Duke worked tirelessly trying to find somebody who might buy the 30 acres, hoping this would allow her the time necessary to find homes for the animals.
As luck would have it, mere days before the sale of the larger property was to occur, an Island Haven volunteer happened to ask her sister if she knew anybody that might buy the land and farm. The sister replied that while she didn’t know somebody interested, she and her husband would be.
Working closely with the Preservation Trust, the 30-acre parcel was purchased with the full support and understanding that the horses could stay and Island Haven would be permitted to operate on the property.
“I’m completely grateful to October Farms,” says Duke. “Because of them Island Haven Animal Sanctuary has a place to operate, and our animals have a forever home.”
The sanctuary employs barn manager Braunti Cobb, who grew up working with horses before moving to the San Juan Islands a few years ago. After briefly involved with the whale watch community, Cobb found her calling working with Duke and the animals at Island Haven in 2019.
Engaging daily with the sanctuary’s horses for the past several years, Cobb is now certified by the Professional Association of Therapeutic Horsemanship International International. This certification allows her to provide therapeutic services to all the equines housed at Island Haven.
For Cobb, there is no greater joy than spending time with the horses, a trait shared by Duke and the other volunteers who donate their time to the sanctuary.
“Volunteers are the backbone of this organization,” adds Duke. “Some of our volunteers are high school students, all the way to an 85-year-old. All are welcome. We only ask that people can lift 40 pounds and aren’t afraid to get dirty.” Duke says Island Haven is always looking for volunteers, “especially weekday commitments, that’s what we need most.”
The largest obstacle Island Haven faces are the rising costs of veterinary care and supplies, especially since COVID. “Hay has been a real challenge,” says Duke. “Everything from diesel, bailing twine, to fertilizer has gone up nearly 33%.” Other expenses include professional vet and hoof care.”
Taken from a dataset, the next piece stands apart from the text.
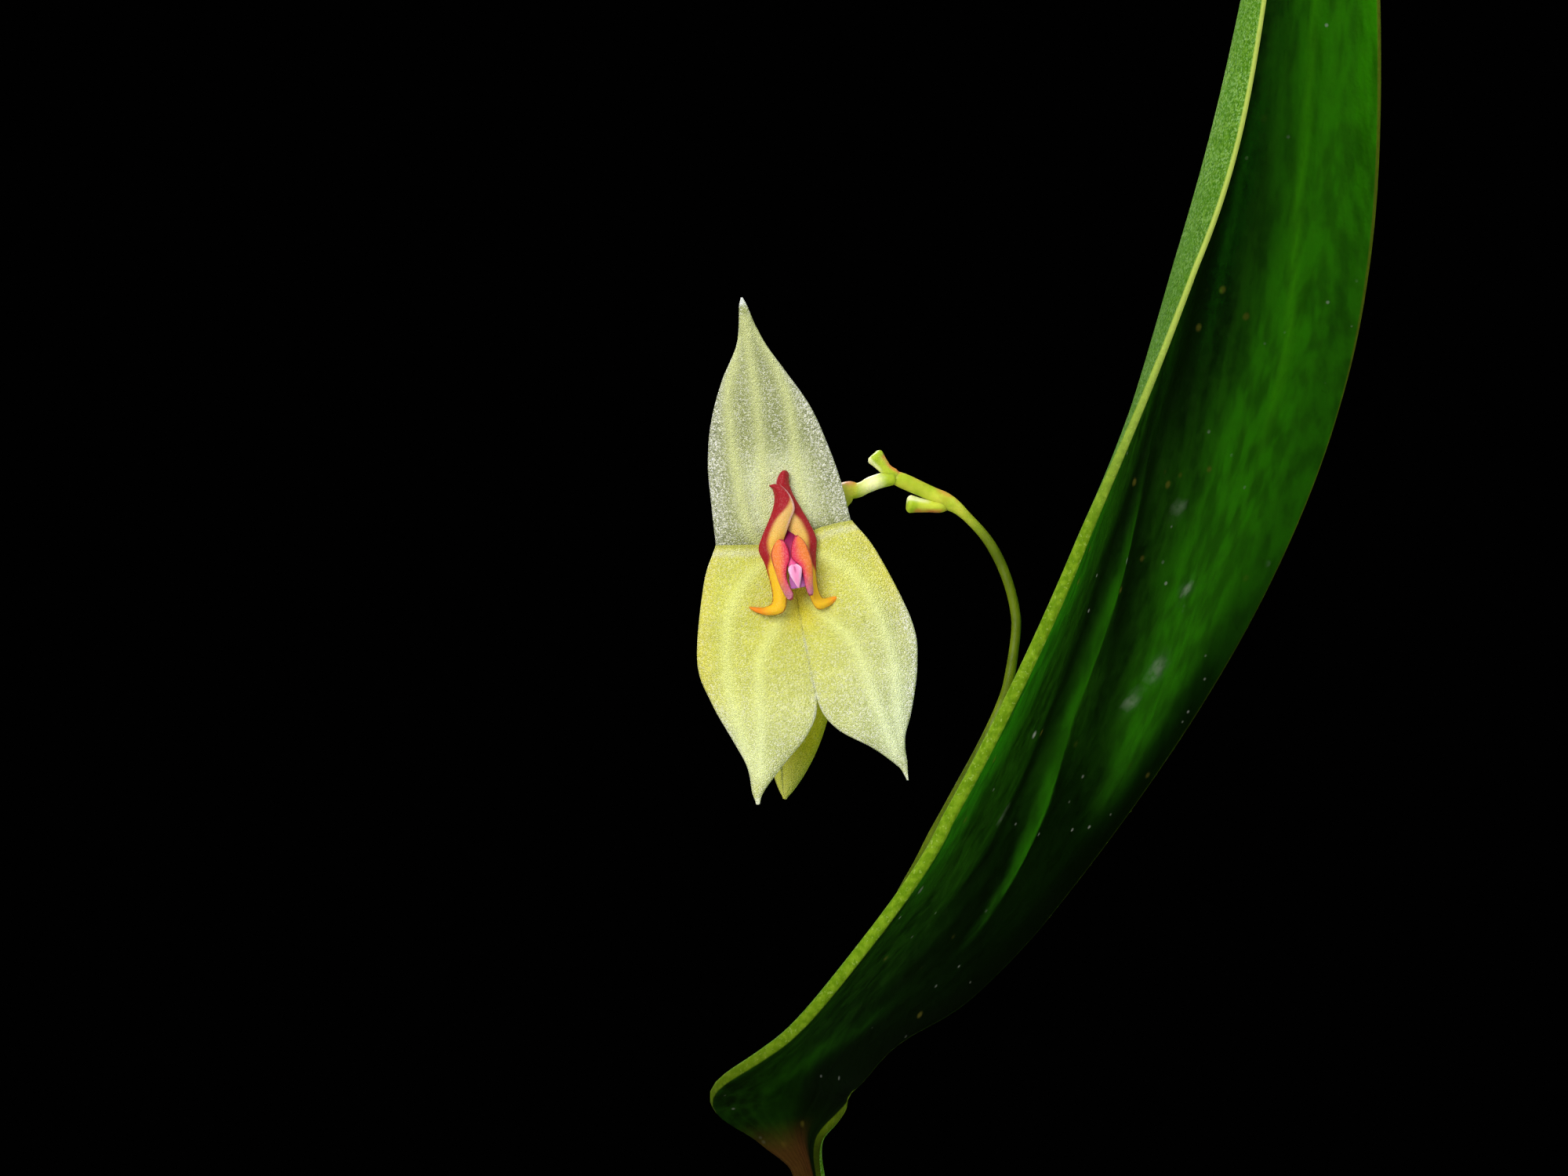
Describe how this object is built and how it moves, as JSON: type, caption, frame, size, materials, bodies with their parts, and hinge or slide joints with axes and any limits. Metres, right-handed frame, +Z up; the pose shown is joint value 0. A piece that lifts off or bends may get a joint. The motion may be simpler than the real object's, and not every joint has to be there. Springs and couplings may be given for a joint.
{
  "type": "potted miniature orchid",
  "caption": "Tufted miniature orchid in a small clay pot of moss, with channelled leaves on sheathed stems and three-pointed flowers.",
  "frame": {"origin": "centre of the underside of the pot's base", "axes": "+Z up; +X to the right and +Y away, seen from the side that the open flower faces"},
  "size_m": [0.1033, 0.0915, 0.1649],
  "materials": {
    "clay": "matt unglazed terracotta",
    "moss": "matt damp sphagnum",
    "sheath": "dry papery ribbed sheaths over a green stem",
    "leaf": "glossy thick leaf with a pale margin",
    "stalk": "satin yellow-green flowering stem",
    "bud": "satin yellow-green bud",
    "pale_sepal": "translucent silvery sepal of glistening cells",
    "yellow_sepal": "translucent yellow sepal of glistening cells",
    "petal": "satin petal, crimson edged on yellow",
    "lip": "velvety orange and rose lip",
    "column": "waxy pink column"
  },
  "bodies": {
    "root": {"pot": "clay", "moss": "moss", "ramicaul_1": "sheath", "ramicaul_2": "sheath", "ramicaul_3": "sheath", "ramicaul_4": "sheath", "ramicaul_5": "sheath", "ramicaul_6": "sheath", "ramicaul_7": "sheath", "ramicaul_8": "sheath", "ramicaul_9": "sheath", "ramicaul_10": "sheath", "leaf_1": "leaf", "leaf_2": "leaf", "leaf_3": "leaf", "leaf_4": "leaf", "leaf_5": "leaf", "leaf_6": "leaf", "leaf_7": "leaf", "leaf_8": "leaf", "leaf_9": "leaf", "leaf_10": "leaf", "inflorescence_1": "stalk", "bud_1": "bud", "dorsal_sepal_2": "pale_sepal", "lateral_sepals_2": "yellow_sepal", "petal_left_2": "petal", "petal_right_2": "petal", "lip_2": "lip", "column_2": "column", "inflorescence_2": "stalk", "bud_2": "bud", "inflorescence_3": "stalk", "bud_3": "bud", "inflorescence_4": "stalk", "bud_4": "bud", "dorsal_sepal_1": "pale_sepal", "lateral_sepals_1": "yellow_sepal", "petal_left_1": "petal", "petal_right_1": "petal", "lip_1": "lip", "column_1": "column"}
  },
  "joints": []
}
Recently Island Haven received a donation of a working John Deere tractor from a private donor with a matching gift from Microsoft, and the San Juan Island Rotary Club provided a partial grant to buy the sanctuary a four-wheel drive Gator, which will make working on the farm so much more efficient.
Operating since 2015, Island Haven Animal Sanctuary currently has 40 animals: 20 horses, 15 goats, two cows, three turkeys, and three barn cats.
“What we offer these animals is a greater quality of life,” says Duke. “We’re here to foster compassion for animals. And as a bonus I get to see horses every day” she says with an infectious smile.
Della passed away in March 2022, at 30 years old. She lived a full life on the exact farm that took her in as a young horse nearly a quarter century ago. “It really all started with Della,” adds Duke, “and I thank her every day for this opportunity. This really is Della’s farm.”